Dizem que somos racionais. Sem dúvida somos dotados de razão. Não teríamos construído o magnífico edifício da civilização, inclusive ciência, tecnologia, organização social se assim não fosse. Não significa, porém, que sejamos guiados pela razão. Paixões limitam o uso do discernimento lógico. O próprio conhecimento, quando imbuído da presunção de certeza, pode ser um obstáculo formidável no caminho da sensatez, segundo advertência de Gaston Bachelard. Mais ainda se estimulado por uma pretensa superioridade moral.
Max Plank chegou a dizer que a Física só cresce quando morre uma geração de físicos. Galileu, Pasteur e tantos outros prestam testemunho semelhante acerca dos limites da razão. A escola do racionalismo pós-crítico chega a dizer que a ciência é irracional, conforme expressão de um dos seus maiores expoentes, Thomas Samuel Kuhn, para quem as referências teóricas são viseiras irracionais, motivo pelo qual Galileu, Pasteur e todos os autores de descobertas revolucionárias não conseguiram explicar aos doutos os fundamentos de suas descobertas.
Barbara Tuchman, em “A marcha da insensatez”, descreve a incapacidade de perceber os próprios erros, por parte de pessoas inteligentes e cultas, incrustradas em governos, apesar de reiteradas advertências. A autora cobre a história da obstinação insensata desde os tempos de Troia até o século XX.
Corria o ano de 2012, quando, participava de um diálogo com pessoas qualificadas, a televisão interrompeu o debate para transmitir a fala da presidente. Era o anúncio da redução da tarifa de eletricidade. O grupo apoiou. Tentei dizer que isso estimulava o consumo sem estimular o investimento e outras coisinhas mais. Ninguém concordou. Algum tempo antes, vivendo situação semelhante, tentei explicar a pessoas qualificadas que a tentativa de baixar os juros por decreto, com base no voluntarismo, empreendida pelo governo Dilma, não poderia ser bem sucedida, porque seria preciso equilibrar as contas públicas e adotar políticas minimamente estáveis, sem heterodoxias criativas. Os doutos não compreenderam.
A política de tarifas artificialmente baixas já alcançava os combustíveis. Resultado: quebraram o setor elétrico e a Petrobras. Os juros voltaram a subir, contra a vontade do governo.

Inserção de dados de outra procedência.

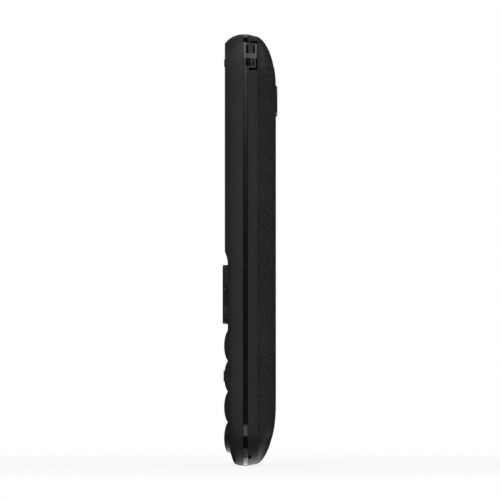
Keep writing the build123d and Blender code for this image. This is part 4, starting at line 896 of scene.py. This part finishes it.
def printOn(name, shape, key, centre, ink, m):
    # Lays the shape on the front of a key and gives it the thickness of a coat of ink
    cutInCells(shape, m["cell"])
    tree = treeOf(key)
    for vert in shape.verts:
        x, z = centre[0] + vert.co.x, centre[1] + vert.co.y
        hit = tree.ray_cast(Vector((x, -m["reach"], z)), Vector((0, 1, 0)))[0]
        vert.co = Vector((x, hit.y - m["lift"], z))
    made = bmesh.ops.extrude_face_region(shape, geom=shape.faces[:])["geom"]
    for vert in made:
        if isinstance(vert, bmesh.types.BMVert):
            vert.co.y += m["sink"]
    bmesh.ops.recalc_face_normals(shape, faces=shape.faces)
    return addPiece(name, finishedMesh(name, shape), inks[ink], key)


def middleOf(key):
    low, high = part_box(key)
    return (low.x + high.x) / 2, (low.z + high.z) / 2


for word in "123456789*0#":
    key = {"*": "key_star", "#": "key_hash"}.get(word, "key_" + word)
    size = marks["digitSize"] if word.isdigit() else marks["signSize"]
    x, z = middleOf(key)
    printOn(key.replace("key", "figure"), textShape(word, size, marks), key,
            (x + marks["shift"], z), "white", marks)
for key, tilt, ink in (("call", "callTilt", "green"), ("end", "endTilt", "red")):
    printOn(key + "Mark", handsetShape(marks, marks[tilt]), key + "_key", middleOf(key + "_key"),
            ink, marks)
for side in ("left", "right"):
    key = "soft_key_" + side
    printOn("dash_" + side, dashShape(marks), key, middleOf(key), "white", marks)
print("keys printed")


# Studio: floor, world, lamps, and the panels and flags that the gloss reflects
def onStage(name, work, finish):
    mesh = finishedMesh(name, work)
    mesh.materials.append(finish)
    piece = bpy.data.objects.new(name, mesh)
    bpy.context.scene.collection.objects.link(piece)
    return piece


def seenRays(tree):
    # 1 for rays from the camera and for rays that gloss or glass sends on
    path = addNode(tree, "ShaderNodeLightPath")
    sent = larger(tree, path.outputs["Is Glossy Ray"], path.outputs["Is Transmission Ray"])
    return larger(tree, path.outputs["Is Camera Ray"], sent)


def mixShaders(tree, share, first, second):
    made = addNode(tree, "ShaderNodeMixShader")
    for socket, value in zip(made.inputs, (share, first, second)):
        tree.links.new(value, socket)
    return made.outputs[0]


floorLook = {"radius": 0.35, "drop": 0.05 * mm, "dark": (0.78, 0.78, 0.78),
             "light": (0.82, 0.82, 0.82), "cloud": 30.0, "roughness": 0.7, "glow": 0.82,
             "rim": (0.5, 0.98), "segments": 96}


def makeFloor(f):
    # A pale disc that fades out at its rim; it looks white, with the phone's faint shadow
    work = bmesh.new()
    bmesh.ops.create_circle(work, cap_ends=True, segments=f["segments"], radius=f["radius"])
    made, tree, shader, place = startFinish("floor_finish")
    fromMiddle = addNode(tree, "ShaderNodeVectorMath", operation="LENGTH")
    tree.links.new(place, fromMiddle.inputs[0])
    tone = blendColour(tree, noise(tree, place, f["cloud"]), f["dark"], f["light"])
    tree.links.new(tone, shader.inputs["Base Color"])
    shader.inputs["Roughness"].default_value = f["roughness"]
    glow = addNode(tree, "ShaderNodeEmission", Strength=1.0)
    clear = addNode(tree, "ShaderNodeBsdfTransparent")
    rim = spread(tree, fromMiddle.outputs["Value"], 0.0, 1.0,
                 *(share * f["radius"] for share in f["rim"]))
    partly = mixShaders(tree, times(tree, seenRays(tree), f["glow"]), shader.outputs[0],
                        glow.outputs[0])
    whole = mixShaders(tree, rim, partly, clear.outputs[0])
    tree.links.new(whole, tree.nodes["Material Output"].inputs["Surface"])
    floor = onStage("floorDisc", work, made)
    floor.location.z = cadBox[0].z - f["drop"]
    floor.visible_glossy = False


worldStrength = 0.42


def makeWorld(strength):
    world = bpy.data.worlds.new("studioWorld")
    bpy.context.scene.world = world
    world.use_nodes = True
    tree = world.node_tree
    tree.nodes.clear()
    white = (1, 1, 1, 1)
    soft = addNode(tree, "ShaderNodeBackground", Color=white, Strength=strength)
    plain = addNode(tree, "ShaderNodeBackground", Color=white, Strength=1.0)
    both = mixShaders(tree, seenRays(tree), soft.outputs[0], plain.outputs[0])
    tree.links.new(both, addNode(tree, "ShaderNodeOutputWorld").inputs["Surface"])


lampRig = {"distance": 1.3, "width": 0.9}
lamps = {  # direction towards the lamp, power in watts
    "sideLamp": ((1.0, -0.1, 0.28), 10.5),
    "frontLamp": ((-0.35, -1.0, 0.3), 7.4),
    "backLamp": ((-0.1, 1.0, 0.3), 7.8),
    "farLamp": ((-1.0, 0.0, 0.28), 6.0),
}


def makeLamps(rig):
    for name, (towards, power) in lamps.items():
        data = bpy.data.lights.new(name, "AREA")
        data.shape = "DISK"
        data.size = rig["width"]
        data.energy = power
        lamp = bpy.data.objects.new(name, data)
        bpy.context.scene.collection.objects.link(lamp)
        away = Vector(towards).normalized()
        lamp.location = middle + away * rig["distance"]
        lamp.rotation_euler = away.to_track_quat("Z", "Y").to_euler()
        lamp.visible_glossy = False


panelRig = {"radius": 12.0, "softboxAt": 0.9, "cell": 4.0, "leastCells": 4}
panels = (  # elevation from and to, over the top from +X; turn to +Y from and to; radiance
    ("rimPanel", (134.0, 160.0), (-14.0, 12.0), 0.45),
    ("topFlag", (106.5, 134.0), (-14.0, 12.0), 0.0),
    ("topPanel", (49.0, 106.5), (-14.0, 12.0), 2.1),
    ("topFrontShade", (30.0, 160.0), (-22.0, -14.0), 0.03),
    ("topBackShade", (30.0, 160.0), (12.0, 22.0), 0.03),
    ("cameraFlag", (-9.6, 0.88), (-22.0, 22.0), 0.02),
    ("warmPanel", (-38.0, -12.0), (-22.0, 22.0), 1.6),
    ("lowFlag", (-75.0, -38.0), (-22.0, 22.0), 0.0),
    ("groundPanel", (-111.0, -75.0), (-22.0, 22.0), 0.55),
    ("farPanel", (160.0, 202.0), (-8.0, 8.0), 0.2),
    ("undersidePanel", (-158.0, -111.0), (-11.0, 22.0), 2.4),
    ("undersideShade", (-158.0, -111.0), (-22.0, -11.0), 0.03),
    ("frontShade", (-180.0, 180.0), (-90.0, -22.0), 0.03),
    ("backShade", (-112.0, 210.0), (22.0, 90.0), 0.03),
    ("backGlow", (-150.0, -112.0), (22.0, 44.0), 2.6),
    ("backGlowShade", (-150.0, -112.0), (44.0, 90.0), 0.03),
    ("frontFarShade", (160.0, 202.0), (-22.0, -8.0), 0.03),
    ("backFarShade", (160.0, 202.0), (8.0, 22.0), 0.03),
)
panelTints = {"warmPanel": (1.0, 0.94, 0.88)}              # the others are white
softboxes = (  # direction from the phone, half width and half height in degrees, radiance
    ("frontSoftbox", (0.1, -1.0, 1.0), (16.0, 4.0), 2.4),
    ("backSoftbox", (-0.3, 1.0, 0.75), (22.0, 4.0), 2.6),
)


def stagePatch(name, corners, radiance):
    # A glowing sheet that only reflections see; corners is a grid of points
    work = bmesh.new()
    grid = [[work.verts.new(point) for point in line] for line in corners]
    for low, high in zip(grid, grid[1:]):
        for j in range(len(low) - 1):
            work.faces.new((low[j], low[j + 1], high[j + 1], high[j]))
    made, tree, _ = blankMaterial(name + "_finish")
    tint = panelTints.get(name, (1, 1, 1))
    glow = addNode(tree, "ShaderNodeEmission", Color=(*tint, 1.0), Strength=radiance)
    tree.links.new(glow.outputs[0], tree.nodes["Material Output"].inputs["Surface"])
    panel = onStage(name, work, made)
    panel.visible_camera = False
    panel.visible_diffuse = False
    panel.visible_shadow = False


def spacedAngles(span, rig):
    low, high = span
    count = max(rig["leastCells"], int((high - low) / rig["cell"]))
    return [math.radians(low + (high - low) * i / count) for i in range(count + 1)]


def pointOnSphere(elevation, turn, rig):
    ray = Vector((math.cos(elevation) * math.cos(turn), math.sin(turn),
                  math.sin(elevation) * math.cos(turn)))
    return middle + ray * rig["radius"]


def makePanels(rig):
    # Patches of a far sphere, and two flat soft boxes
    for name, elevations, turns, radiance in panels:
        corners = [[pointOnSphere(elevation, turn, rig) for turn in spacedAngles(turns, rig)]
                   for elevation in spacedAngles(elevations, rig)]
        stagePatch(name, corners, radiance)
    for name, towards, (halfWidth, halfHeight), radiance in softboxes:
        away = Vector(towards).normalized()
        side = away.cross(Vector((0, 0, 1))).normalized() * math.tan(math.radians(halfWidth))
        rise = side.cross(away).normalized() * math.tan(math.radians(halfHeight))
        near = rig["softboxAt"] * rig["radius"]
        corners = [[middle + (away + side * a + rise * b) * near for a in (-1, 1)]
                   for b in (-1, 1)]
        stagePatch(name, corners, radiance)


makeFloor(floorLook)
makeWorld(worldStrength)
makeLamps(lampRig)
makePanels(panelRig)
print("studio set")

A represa dos preços arrombou. O estrago foi pior do que o da barragem de rejeitos de mineração, em Mariana.
Sair do atoleiro puxando os próprios cabelos, reduzindo a ciência econômica a uma simples gastança, em nome da “teoria da demanda agregada” ou da mal explicada “nova matriz econômica”, versões econômicas do moto perpétuo na física, seduz muitos intelectuais.

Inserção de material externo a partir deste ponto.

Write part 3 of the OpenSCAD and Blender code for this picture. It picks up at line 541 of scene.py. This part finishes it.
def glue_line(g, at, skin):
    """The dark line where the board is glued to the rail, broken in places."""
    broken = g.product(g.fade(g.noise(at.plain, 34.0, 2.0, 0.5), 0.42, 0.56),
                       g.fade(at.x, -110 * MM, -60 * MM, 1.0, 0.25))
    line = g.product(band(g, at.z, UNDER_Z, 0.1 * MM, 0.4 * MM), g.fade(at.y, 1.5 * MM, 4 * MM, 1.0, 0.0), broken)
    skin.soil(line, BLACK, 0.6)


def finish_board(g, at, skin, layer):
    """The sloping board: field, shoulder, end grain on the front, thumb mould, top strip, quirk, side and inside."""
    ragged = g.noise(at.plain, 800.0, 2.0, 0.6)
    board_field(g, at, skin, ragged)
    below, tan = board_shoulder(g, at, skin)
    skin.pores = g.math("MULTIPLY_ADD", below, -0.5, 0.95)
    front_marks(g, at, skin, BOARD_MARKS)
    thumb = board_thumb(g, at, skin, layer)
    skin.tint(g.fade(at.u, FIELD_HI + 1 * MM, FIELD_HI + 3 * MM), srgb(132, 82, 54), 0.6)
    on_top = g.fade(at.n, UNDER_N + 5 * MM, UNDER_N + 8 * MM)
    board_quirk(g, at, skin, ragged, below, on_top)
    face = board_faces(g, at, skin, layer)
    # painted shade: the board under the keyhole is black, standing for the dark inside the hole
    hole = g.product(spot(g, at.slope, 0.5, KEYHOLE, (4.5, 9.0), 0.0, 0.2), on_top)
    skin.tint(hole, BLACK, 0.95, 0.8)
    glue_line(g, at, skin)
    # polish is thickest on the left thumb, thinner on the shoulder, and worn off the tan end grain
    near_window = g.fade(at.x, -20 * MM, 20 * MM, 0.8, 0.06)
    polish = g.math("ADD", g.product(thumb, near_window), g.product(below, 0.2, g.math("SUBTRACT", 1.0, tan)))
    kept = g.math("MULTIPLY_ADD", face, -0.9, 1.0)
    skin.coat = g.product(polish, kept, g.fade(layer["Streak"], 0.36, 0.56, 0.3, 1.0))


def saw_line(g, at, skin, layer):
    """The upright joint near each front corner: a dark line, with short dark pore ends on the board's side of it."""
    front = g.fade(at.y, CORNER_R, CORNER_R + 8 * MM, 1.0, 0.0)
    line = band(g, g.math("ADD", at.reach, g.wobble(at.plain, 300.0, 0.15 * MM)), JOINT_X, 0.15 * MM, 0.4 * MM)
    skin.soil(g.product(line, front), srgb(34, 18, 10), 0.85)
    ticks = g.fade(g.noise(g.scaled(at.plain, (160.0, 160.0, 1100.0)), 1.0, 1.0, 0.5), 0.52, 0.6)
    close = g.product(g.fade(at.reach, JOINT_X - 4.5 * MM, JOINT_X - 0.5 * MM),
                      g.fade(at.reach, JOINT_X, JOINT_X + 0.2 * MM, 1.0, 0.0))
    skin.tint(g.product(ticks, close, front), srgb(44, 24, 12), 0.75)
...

Os doutos não entendem algumas coisas evidentes, por mais que se explique. Por que os intelectuais erram tanto? Obstáculo epistemológico, diria Bachelard. Cegueira dos paradigmas, diria Thomas S. Kuhn. Tática de engajamento político, diria o homem do povo. Vaidade de quem não quer retroceder sobre os próprios erros, diriam os antigos. Ou tudo isso, variando de pessoa para pessoa.